Everyone knows that drug dealers prey on children, starting them out on small amounts before eventually hooking them for life. That’s how it was with me and the big C. I’m not talking about cocaine. I’m talking about the hard stuff—chocolate. The dealer, in this case, was my Aunt Betty, a smooth operator who chain-smoked Benson & Hedges and showed up at our house in Wynnewood every Saturday with a quarter-pound of break-up milk chocolate.
It came in a shiny, black box from Baracini’s, a Center City confectionary that has gone the way of the streetcar, the automat and the 10-cent phone call. Each irregularly shaped piece was 2 inches thick with jagged edges, as if it had been broken with a sledgehammer.
“Don’t bite it; you’ll break your teeth,” Aunt Betty warned.
I waited till she walked away before sinking my teeth into the biggest piece, marveling at how it resisted then slowly yielded to a creaminess that transported me to a state of bliss. My eyes glazed over, my heart raced; I had to have more. I was a 7-year-old junkie with a habit that could not be “fixed” with a cardboard-thin Hershey bar.
As fate would have it, my family owned a pharmacy, giving me unlimited access to every candy bar imaginable. Almond Joy, Chunky, Milky Way. You name it, I could get it—which subsidized my popularity through middle school, where I left a trail of Junior Mints and Sno-Caps in my wake. My first year in college, I never saw the inside of the cafeteria, only my reflection in the mirror of a vending machine that dispensed Nestle Crunch bars.
Addicts tend to seek employment in places where their habits can be satiated without calling attention to themselves. One bright November day, I walked into Maron’s Chocolates near Rittenhouse Square and filled out an application. I said I was a college student looking for work during the holidays. True enough. But if the manager had paid closer attention, she would’ve noticed my rapid eye movements and belabored breathing. Chocolate-covered apricots, Jordan almonds, truffles, pretzels, raspberry creams—all within reach.
“Let me see your hands,” she said.
I held them out for her inspection, pale and trembling.
“You have chocolate hands.”
The manager, a potato-shaped woman with her hair in a net, explained that one must have cool hands to work with chocolate. Apparently, my chronically cold hands were an occupational asset. The shop did a brisk business. There were three of us: the manager, myself and a teenage girl who was either stoned or practicing self-hypnosis.
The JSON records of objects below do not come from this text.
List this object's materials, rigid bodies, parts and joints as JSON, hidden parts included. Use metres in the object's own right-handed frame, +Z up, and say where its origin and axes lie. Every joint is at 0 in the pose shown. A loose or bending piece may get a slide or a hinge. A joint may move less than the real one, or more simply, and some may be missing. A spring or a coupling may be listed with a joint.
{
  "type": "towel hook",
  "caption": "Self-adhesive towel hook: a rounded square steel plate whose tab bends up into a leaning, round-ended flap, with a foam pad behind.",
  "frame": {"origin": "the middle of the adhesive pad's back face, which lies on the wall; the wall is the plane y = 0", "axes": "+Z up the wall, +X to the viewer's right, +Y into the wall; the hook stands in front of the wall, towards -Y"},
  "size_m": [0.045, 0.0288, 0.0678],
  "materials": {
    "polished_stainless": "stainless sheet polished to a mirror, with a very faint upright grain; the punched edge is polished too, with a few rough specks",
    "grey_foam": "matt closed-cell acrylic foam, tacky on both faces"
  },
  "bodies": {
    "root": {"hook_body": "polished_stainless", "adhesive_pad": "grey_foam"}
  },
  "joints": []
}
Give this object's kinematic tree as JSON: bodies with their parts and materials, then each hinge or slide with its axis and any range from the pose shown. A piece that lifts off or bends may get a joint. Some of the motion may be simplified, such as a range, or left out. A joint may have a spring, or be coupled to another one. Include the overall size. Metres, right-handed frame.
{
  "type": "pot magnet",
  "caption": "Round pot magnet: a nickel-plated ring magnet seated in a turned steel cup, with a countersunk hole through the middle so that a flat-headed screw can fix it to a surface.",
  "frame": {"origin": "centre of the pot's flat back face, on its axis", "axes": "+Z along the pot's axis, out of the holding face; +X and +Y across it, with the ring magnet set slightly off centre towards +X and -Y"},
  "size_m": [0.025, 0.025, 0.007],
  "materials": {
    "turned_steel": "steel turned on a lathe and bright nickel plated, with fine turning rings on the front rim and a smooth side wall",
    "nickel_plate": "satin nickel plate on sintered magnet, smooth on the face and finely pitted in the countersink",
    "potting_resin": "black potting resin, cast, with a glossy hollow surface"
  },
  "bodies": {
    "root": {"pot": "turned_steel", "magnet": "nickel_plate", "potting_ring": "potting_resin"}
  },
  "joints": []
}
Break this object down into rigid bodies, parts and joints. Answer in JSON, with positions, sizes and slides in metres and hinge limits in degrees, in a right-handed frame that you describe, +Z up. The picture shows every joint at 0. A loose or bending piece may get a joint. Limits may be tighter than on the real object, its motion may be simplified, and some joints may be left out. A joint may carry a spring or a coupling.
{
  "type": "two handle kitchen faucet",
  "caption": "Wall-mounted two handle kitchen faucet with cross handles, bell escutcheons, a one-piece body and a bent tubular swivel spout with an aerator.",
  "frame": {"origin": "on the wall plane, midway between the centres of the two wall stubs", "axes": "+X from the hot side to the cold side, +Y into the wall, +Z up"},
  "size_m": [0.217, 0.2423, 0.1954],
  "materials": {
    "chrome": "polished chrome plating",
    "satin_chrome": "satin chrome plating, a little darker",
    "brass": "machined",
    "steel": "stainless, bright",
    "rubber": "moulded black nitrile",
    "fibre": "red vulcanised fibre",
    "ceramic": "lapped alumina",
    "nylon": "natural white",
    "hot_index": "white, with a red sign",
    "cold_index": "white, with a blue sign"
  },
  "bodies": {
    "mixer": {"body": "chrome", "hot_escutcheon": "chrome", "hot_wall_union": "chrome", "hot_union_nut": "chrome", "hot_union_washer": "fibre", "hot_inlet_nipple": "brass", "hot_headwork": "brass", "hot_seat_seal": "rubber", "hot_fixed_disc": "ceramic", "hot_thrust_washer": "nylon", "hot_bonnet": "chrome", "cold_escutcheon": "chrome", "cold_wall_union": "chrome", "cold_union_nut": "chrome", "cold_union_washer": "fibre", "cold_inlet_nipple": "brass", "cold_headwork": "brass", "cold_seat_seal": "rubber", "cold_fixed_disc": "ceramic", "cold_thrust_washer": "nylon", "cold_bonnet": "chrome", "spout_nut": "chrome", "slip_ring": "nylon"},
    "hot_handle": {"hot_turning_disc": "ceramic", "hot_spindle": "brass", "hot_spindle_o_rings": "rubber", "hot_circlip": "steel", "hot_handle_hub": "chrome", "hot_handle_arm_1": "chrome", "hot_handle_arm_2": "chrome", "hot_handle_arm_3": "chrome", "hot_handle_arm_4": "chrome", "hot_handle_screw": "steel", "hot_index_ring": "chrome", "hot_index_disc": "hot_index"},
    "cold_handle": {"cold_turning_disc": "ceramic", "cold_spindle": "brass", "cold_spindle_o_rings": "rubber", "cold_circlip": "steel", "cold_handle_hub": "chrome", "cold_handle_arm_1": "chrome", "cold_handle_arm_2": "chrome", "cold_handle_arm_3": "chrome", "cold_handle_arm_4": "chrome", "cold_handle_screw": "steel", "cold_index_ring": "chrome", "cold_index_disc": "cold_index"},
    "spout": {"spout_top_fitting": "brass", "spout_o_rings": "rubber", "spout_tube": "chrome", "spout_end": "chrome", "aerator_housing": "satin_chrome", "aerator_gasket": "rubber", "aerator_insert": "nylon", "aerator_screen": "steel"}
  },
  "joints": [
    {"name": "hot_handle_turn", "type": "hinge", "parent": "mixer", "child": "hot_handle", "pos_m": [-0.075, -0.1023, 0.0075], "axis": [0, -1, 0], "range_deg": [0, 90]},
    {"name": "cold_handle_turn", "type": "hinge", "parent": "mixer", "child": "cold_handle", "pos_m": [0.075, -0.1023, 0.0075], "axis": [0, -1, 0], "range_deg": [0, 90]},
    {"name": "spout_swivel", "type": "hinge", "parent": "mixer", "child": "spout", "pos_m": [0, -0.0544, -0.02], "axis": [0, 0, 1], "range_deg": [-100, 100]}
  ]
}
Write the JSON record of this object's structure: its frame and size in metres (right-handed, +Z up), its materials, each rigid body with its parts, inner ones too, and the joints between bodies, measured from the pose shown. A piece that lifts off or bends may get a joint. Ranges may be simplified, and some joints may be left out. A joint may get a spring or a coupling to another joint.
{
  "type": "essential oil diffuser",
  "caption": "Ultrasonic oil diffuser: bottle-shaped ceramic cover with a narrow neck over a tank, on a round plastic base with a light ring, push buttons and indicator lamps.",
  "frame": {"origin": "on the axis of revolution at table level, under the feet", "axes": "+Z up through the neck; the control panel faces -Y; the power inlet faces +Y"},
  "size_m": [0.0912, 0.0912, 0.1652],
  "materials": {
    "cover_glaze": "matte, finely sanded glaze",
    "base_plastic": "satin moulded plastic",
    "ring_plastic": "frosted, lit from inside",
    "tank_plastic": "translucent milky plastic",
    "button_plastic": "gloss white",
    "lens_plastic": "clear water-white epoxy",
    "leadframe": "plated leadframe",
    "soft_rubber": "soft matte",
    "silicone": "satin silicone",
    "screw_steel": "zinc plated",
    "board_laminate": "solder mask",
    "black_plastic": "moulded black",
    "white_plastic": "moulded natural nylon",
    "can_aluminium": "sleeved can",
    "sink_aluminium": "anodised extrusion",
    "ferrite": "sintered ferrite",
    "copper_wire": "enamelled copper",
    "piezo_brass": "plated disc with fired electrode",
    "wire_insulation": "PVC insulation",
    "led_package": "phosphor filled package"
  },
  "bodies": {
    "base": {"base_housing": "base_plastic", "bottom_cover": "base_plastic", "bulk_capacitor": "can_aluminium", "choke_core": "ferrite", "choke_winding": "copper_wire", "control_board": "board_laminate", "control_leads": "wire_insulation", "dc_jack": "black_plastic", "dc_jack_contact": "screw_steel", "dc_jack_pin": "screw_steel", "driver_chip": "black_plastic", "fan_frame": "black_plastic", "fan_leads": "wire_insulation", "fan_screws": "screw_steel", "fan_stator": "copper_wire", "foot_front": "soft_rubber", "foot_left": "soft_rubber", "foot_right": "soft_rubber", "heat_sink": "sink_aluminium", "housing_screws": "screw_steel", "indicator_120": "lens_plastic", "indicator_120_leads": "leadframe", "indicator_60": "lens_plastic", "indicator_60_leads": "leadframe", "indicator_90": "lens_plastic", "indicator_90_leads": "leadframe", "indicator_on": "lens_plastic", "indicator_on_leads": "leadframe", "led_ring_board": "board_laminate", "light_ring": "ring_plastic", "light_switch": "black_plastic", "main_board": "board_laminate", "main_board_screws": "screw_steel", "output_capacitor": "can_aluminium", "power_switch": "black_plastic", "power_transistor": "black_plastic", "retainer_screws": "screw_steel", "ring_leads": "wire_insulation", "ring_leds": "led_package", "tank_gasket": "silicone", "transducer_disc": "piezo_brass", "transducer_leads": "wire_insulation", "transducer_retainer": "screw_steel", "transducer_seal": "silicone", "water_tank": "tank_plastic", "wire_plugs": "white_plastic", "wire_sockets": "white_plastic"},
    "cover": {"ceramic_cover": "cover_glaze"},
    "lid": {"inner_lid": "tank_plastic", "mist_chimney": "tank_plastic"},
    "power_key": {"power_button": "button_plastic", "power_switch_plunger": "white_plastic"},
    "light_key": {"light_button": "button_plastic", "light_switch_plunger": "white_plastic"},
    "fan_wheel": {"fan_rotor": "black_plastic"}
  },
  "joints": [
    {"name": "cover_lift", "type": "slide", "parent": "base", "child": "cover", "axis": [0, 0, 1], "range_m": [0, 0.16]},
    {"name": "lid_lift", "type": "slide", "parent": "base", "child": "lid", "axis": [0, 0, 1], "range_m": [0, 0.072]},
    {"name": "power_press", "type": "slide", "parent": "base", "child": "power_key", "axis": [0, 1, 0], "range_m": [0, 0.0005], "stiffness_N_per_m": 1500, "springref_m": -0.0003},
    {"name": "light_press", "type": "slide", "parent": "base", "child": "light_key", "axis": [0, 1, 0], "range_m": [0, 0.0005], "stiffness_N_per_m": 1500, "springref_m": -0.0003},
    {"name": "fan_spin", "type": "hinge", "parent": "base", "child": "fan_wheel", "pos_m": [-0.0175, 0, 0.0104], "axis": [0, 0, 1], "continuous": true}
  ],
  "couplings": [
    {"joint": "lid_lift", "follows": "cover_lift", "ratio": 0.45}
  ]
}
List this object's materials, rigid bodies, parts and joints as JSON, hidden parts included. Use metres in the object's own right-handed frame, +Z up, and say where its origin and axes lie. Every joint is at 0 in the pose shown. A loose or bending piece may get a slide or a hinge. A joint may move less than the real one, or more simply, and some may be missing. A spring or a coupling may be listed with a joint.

One day, the manager disappeared mysteriously and insisted that neither of us leave our posts until she returned. Lunchtime came and went. I felt faint. But, hey, who goes hungry in a candy shop? Between customers, I nibbled my way along the counter, from marzipan to double-dipped chocolate creams and back again. I was going for a personal best when a beefy paw grabbed my arm.
“Put that back, Missy.”
It was the manager, her face the color of raw hamburger. I was going to put the truffle back when I had a better idea. I popped it into my mouth. It was the sanitary thing to do. After all, I’d touched it.
These days, the FDA proclaims chocolate to be a key ingredient in a heart-healthy diet, and medical research shows that eating chocolate releases the feel-good drug in our brains (as if I didn’t know).
Meanwhile, Hershey has jumped on the bandwagon with “antioxidant” milk chocolate bars. The fine print says, “Enjoy in moderation.”
Isn’t that the same warning they have in beer ads?
Stacia Friedman is Main Line Today’s Living Well editor.